_GIVEN PROBLEM_
Please report every line from the material that contains the word "joints".
========================
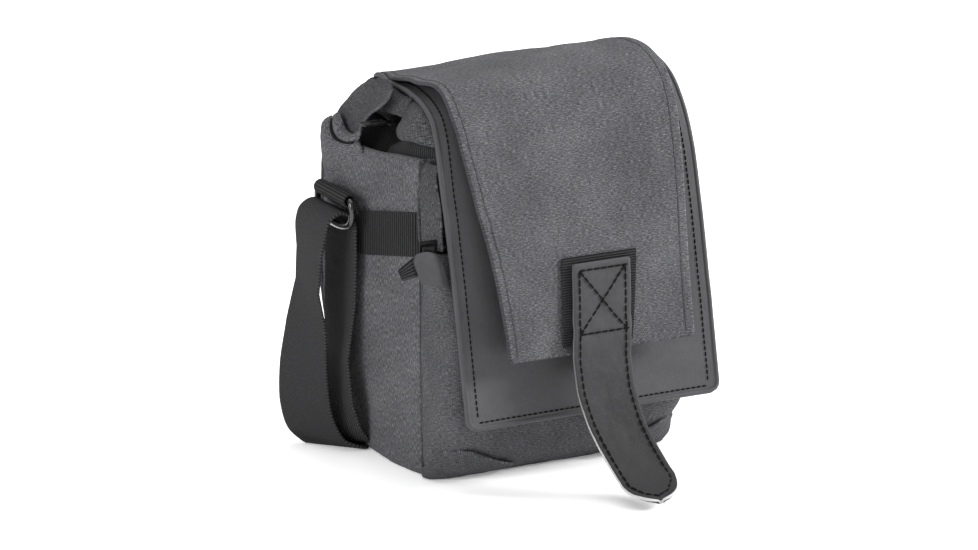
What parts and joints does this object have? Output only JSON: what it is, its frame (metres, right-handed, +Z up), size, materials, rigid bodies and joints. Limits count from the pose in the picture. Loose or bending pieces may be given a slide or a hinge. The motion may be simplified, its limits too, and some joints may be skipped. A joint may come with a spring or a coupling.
{
  "type": "camera bag",
  "caption": "Small canvas shoulder bag for a camera: padded box body, front pocket, leather under-flap, canvas over-flap with a leather pull tab, webbing strap on D-rings.",
  "frame": {"origin": "on the floor under the middle of the base panel", "axes": "+Z up, -Y out of the front of the bag, +X to the right as seen from the front"},
  "size_m": [0.2396, 0.2713, 0.2367],
  "materials": {
    "canvas": "washed grey canvas, fine plain weave with lighter flecks",
    "under_flap_leather": "smooth dark grey leather with a soft sheen",
    "tab_leather": "near-black grained leather with a pale raw edge",
    "grosgrain": "black ribbed grosgrain tape",
    "strap_webbing": "black twill webbing",
    "black_metal": "gloss black metal",
    "insert_lining": "brushed grey lining over foam",
    "base_board": "black stiffening board",
    "zip_tape": "black woven tape",
    "zip_coil": "black nylon coil"
  },
  "bodies": {
    "bag": {"base_panel": "canvas", "base_board": "base_board", "floor_pad": "insert_lining", "side_panel_left": "canvas", "side_panel_right": "canvas", "back_panel": "canvas", "front_panel": "canvas", "pad_back": "insert_lining", "pad_front": "insert_lining", "pad_left": "insert_lining", "pad_right": "insert_lining", "collar_left": "canvas", "collar_right": "canvas", "top_panel_front": "canvas", "top_panel_rear": "canvas", "main_zip_tape": "zip_tape", "main_zip_chain": "zip_coil", "pocket_shell": "canvas", "pocket_top_panel": "canvas", "pocket_zip_tape": "zip_tape", "pocket_zip_chain": "zip_coil", "flap_hem": "canvas", "loop_patch": "zip_tape", "side_band_left": "grosgrain", "ring_tab_left": "grosgrain", "side_band_right": "grosgrain", "ring_tab_right": "grosgrain", "strap_webbing": "strap_webbing"},
    "zip_slider_main": {"main_zip_slider": "black_metal"},
    "zip_pull_main": {"main_zip_pull": "black_metal"},
    "zip_slider_pocket": {"pocket_zip_slider": "black_metal"},
    "zip_pull_pocket": {"pocket_zip_pull": "tab_leather"},
    "divider": {"divider": "insert_lining"},
    "ring_left": {"d_ring_left": "black_metal"},
    "ring_right": {"d_ring_right": "black_metal"},
    "slider": {"strap_slider": "black_metal"},
    "under_flap": {"leather_flap": "under_flap_leather", "hook_patch": "zip_tape"},
    "top_flap": {"canvas_flap": "canvas", "tab_patch": "grosgrain", "tab_base": "tab_leather"},
    "tab_tail": {"pull_tab": "tab_leather"}
  },
  "joints": [
    {"name": "under_flap_hinge", "type": "hinge", "parent": "bag", "child": "under_flap", "pos_m": [0, 0.07, 0.2135], "axis": [-1, 0, 0], "range_deg": [0, 115]},
    {"name": "top_flap_lift", "type": "hinge", "parent": "under_flap", "child": "top_flap", "pos_m": [0, 0.068, 0.2155], "axis": [-1, 0, 0], "range_deg": [0, 40]},
    {"name": "tab_tail_bend", "type": "hinge", "parent": "top_flap", "child": "tab_tail", "pos_m": [0.01, -0.0936, 0.0935], "axis": [-1, 0, 0], "range_deg": [0, 60]},
    {"name": "main_zip_slide", "type": "slide", "parent": "bag", "child": "zip_slider_main", "axis": [1, 0, 0], "range_m": [0, 0.14]},
    {"name": "main_zip_pull_flip", "type": "hinge", "parent": "zip_slider_main", "child": "zip_pull_main", "pos_m": [-0.0781, 0.009, 0.2026], "axis": [0, 1, 0], "range_deg": [0, 60]},
    {"name": "pocket_zip_slide", "type": "slide", "parent": "bag", "child": "zip_slider_pocket", "axis": [1, 0, 0], "range_m": [0, 0.14]},
    {"name": "pocket_zip_pull_flip", "type": "hinge", "parent": "zip_slider_pocket", "child": "zip_pull_pocket", "pos_m": [-0.0852, -0.0599, 0.1425], "axis": [-1, 0, 0], "range_deg": [0, 80]},
    {"name": "divider_lift", "type": "slide", "parent": "bag", "child": "divider", "axis": [0, 0, 1], "range_m": [0, 0.06]},
    {"name": "ring_left_swing", "type": "hinge", "parent": "bag", "child": "ring_left", "pos_m": [-0.102, 0.028, 0.158], "axis": [0, 1, 0], "range_deg": [0, 90], "deforming": ["strap_webbing"]},
    {"name": "ring_right_swing", "type": "hinge", "parent": "bag", "child": "ring_right", "pos_m": [0.102, 0.028, 0.158], "axis": [0, -1, 0], "range_deg": [0, 90], "deforming": ["strap_webbing"]},
    {"name": "strap_slider_slide", "type": "slide", "parent": "bag", "child": "slider", "axis": [0, 0, 1], "range_m": [-0.012, 0.012], "deforming": ["strap_webbing"]}
  ]
}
========================
_ANSWER TO THIS PROBLEM_
What parts and joints does this object have? Output only JSON: what it is, its frame (metres, right-handed, +Z up), size, materials, rigid bodies and joints. Limits count from the pose in the picture. Loose or bending pieces may be given a slide or a hinge. The motion may be simplified, its limits too, and some joints may be skipped. A joint may come with a spring or a coupling.
  "joints": [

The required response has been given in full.